Shoddy practice by a very shoddy industry, and a disgraceful attempted cover up by a toothless partisan FSA.

It is hardly surprising that the British consumer has lost all faith in the financial services industry.

Saturday, December 02, 2006

Legal Loophole Helps Scots

Legal Loophole Helps Scots

An estimated 100,000 Scots homeowners, who missed the deadline for lodging endowment mis-selling claims, may still be eligible for compensation.

That at least is the view of Gerry Diamond, of the Endowment Compensation Centre, who has discovered a possible legal loophole which may help those who bought policies from Scottish providers including; Standard Life, Scottish Widows and Scottish Amicable.

Mr Diamond believes that the tree year time limit imposed by the Financial services Authority (FSA) is illegal in Scotland, because Scots law allows five years to challenge unfair contracts.

Quote:

"This means that people should have two more years to claim than the three-year FSA rule that is currently applied by many sellers of endowment policies."

It is estimated that over 400,000 Scots have been mis-sold endowment policies.

As I keep saying, all of this trouble could be stopped here and now if the life assurance companies "stepped up to the plate" and underwrote these useless underperforming products.

Thursday, June 17, 2004

There's a Storm Coming

Those of you holding endowment mortgages, who think that things are bad now, are going to have to steel yourselves for matters to get worse.

It is reported that about 50% of all endowments maturing this year will fail to pay off mortgage debts; this appears to be the straw in the wind of a very unpleasant storm coming our way.

It seems that, according to experts, matters will get worse.

The current estimate is that there will be a shortfall on mis-sold endowment policies of around £40BN.

However, it is reported that Ned Cazalet an insurance analyst at Cazalet Consulting, is predicting that nearly all all mortgage endowment policies that mature after 2008 will miss their targets.

Here are some stats (source Life Insurance Association):

  • Norwich Union expects 45% of its 38000 policies maturing this year will not meet target.

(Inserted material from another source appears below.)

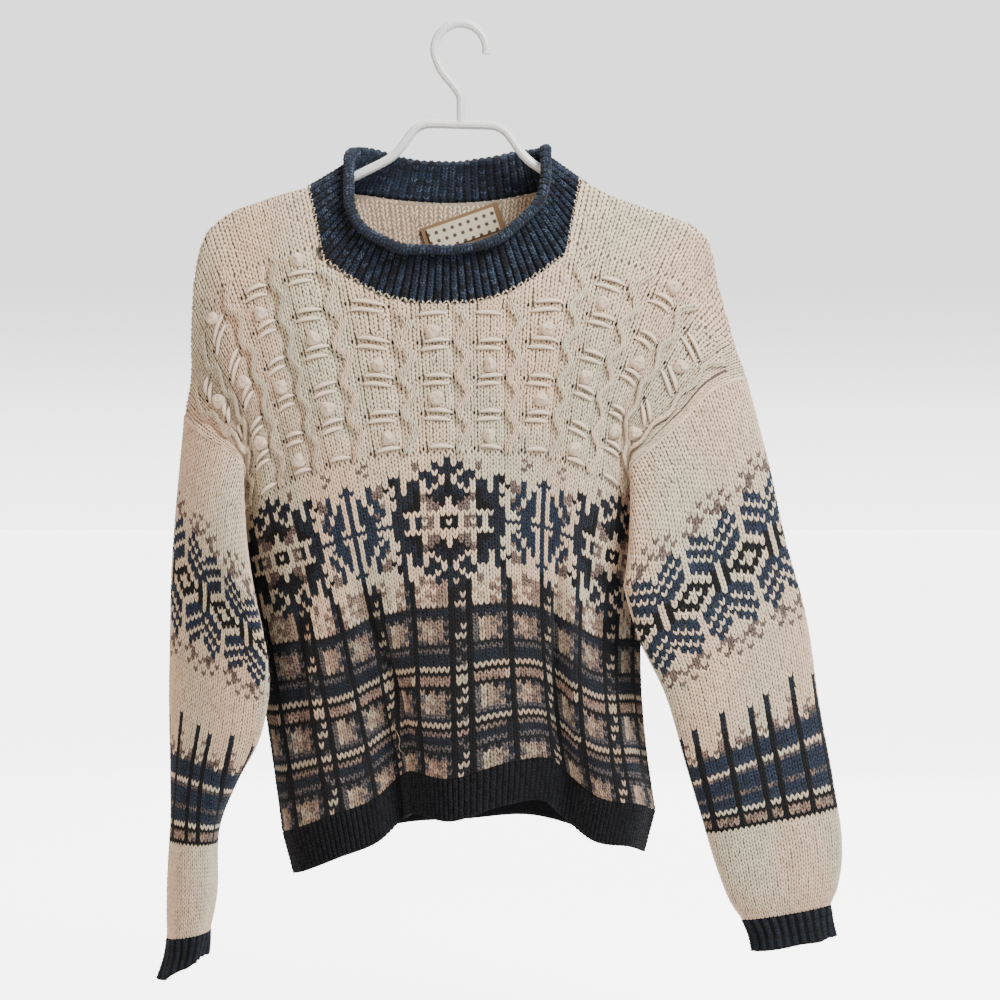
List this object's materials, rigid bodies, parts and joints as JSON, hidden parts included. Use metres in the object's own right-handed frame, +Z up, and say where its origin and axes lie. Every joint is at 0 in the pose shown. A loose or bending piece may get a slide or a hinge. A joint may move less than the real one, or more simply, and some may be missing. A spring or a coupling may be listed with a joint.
{
  "type": "fair isle sweater on a tube hanger",
  "caption": "Hand-knitted roll-neck sweater with a cabled yoke, snowflake and plaid bands and dark ribbed trims, hanging hollow on a coated tube hanger.",
  "frame": {"origin": "the inside top of the hanger's hook, where a rail carries it", "axes": "+Z up, the sweater's front towards -Y, +X towards the right of the picture (the sweater's own left sleeve)"},
  "size_m": [0.5992, 0.1033, 0.8427],
  "materials": {
    "cotton_cream": "heavy cotton knit, matt",
    "cotton_charcoal_marl": "marled cotton rib, matt",
    "cotton_navy_marl": "marled cotton rib, matt",
    "cotton_denim_marl": "marled cotton rib, matt",
    "label_tape": "woven tape",
    "label_woven": "woven label",
    "hanger_plastic": "smooth white coating"
  },
  "bodies": {
    "root": {"front": "cotton_cream", "back": "cotton_cream", "sleeve_left": "cotton_cream", "sleeve_right": "cotton_cream", "hem_front": "cotton_charcoal_marl", "hem_back": "cotton_charcoal_marl", "cuff_left": "cotton_navy_marl", "cuff_right": "cotton_navy_marl", "collar": "cotton_denim_marl", "label_backing": "label_tape", "label_face": "label_woven", "hanger": "hanger_plastic"}
  },
  "joints": []
}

  • Standard Life expects 47% of its 57000 policies not to meet target this year.


  • Scottish Amicable expects 22% of its 18000 policies maturing this year not to meet target.


  • Legal and General expects that 25% of its 25000 policies maturing this year not to meet target.


  • Scottish Widows expects 67% of its 9000 policies maturing this year not to meet target.


  • Abbey Life expects 98% of its 1500 policies maturing this year not to meet target.


Is it any wonder that people have lost confidence in the financial system in this country?